Interleaved Head Attention
🔗 Source: arXiv
Interleaved Head Attention
🚀 Technical Novelty
- Mechanism: Constructs P pseudo-queries, keys, and values per head as learned linear combinations of all original heads’ projections, enabling up to P² cross-head attention patterns within each head.
- Nuance: Unlike prior head-mixing methods that operate on attention logits post-computation, IHA mixes inputs before the standard softmax operator, preserving compatibility with optimized kernels like FlashAttention while fundamentally altering information flow across heads.
💡 Yield
- Theoretical proof of superior parameter efficiency for polynomial filters (Θ(√kn²) vs Θ(kn²)) and order-sensitive tasks (⌈√N_max⌉ heads vs N_max).

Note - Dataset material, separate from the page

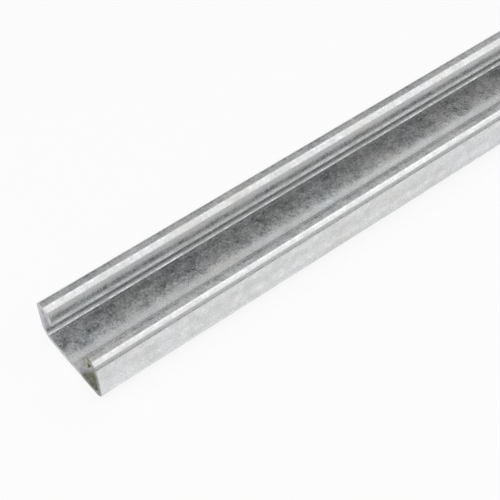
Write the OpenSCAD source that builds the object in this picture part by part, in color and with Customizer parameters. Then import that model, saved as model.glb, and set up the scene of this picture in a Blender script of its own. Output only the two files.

- Empirical gains: 10–20% improvement in multi-key retrieval on RULER (4k–16k context), +5.8% on GSM8K and +2.8% on MATH-500 after reasoning fine-tuning, all under FLOP-matched training.
⚠️ Limitations
- Global IHA increases attention cost to O(P²N²), requiring sliding-window schedules or adaptive pseudo-head allocation to remain practical.
- Current validation is limited to decoder-only LLMs; extensions to encoder-decoder and vision architectures are noted as future work.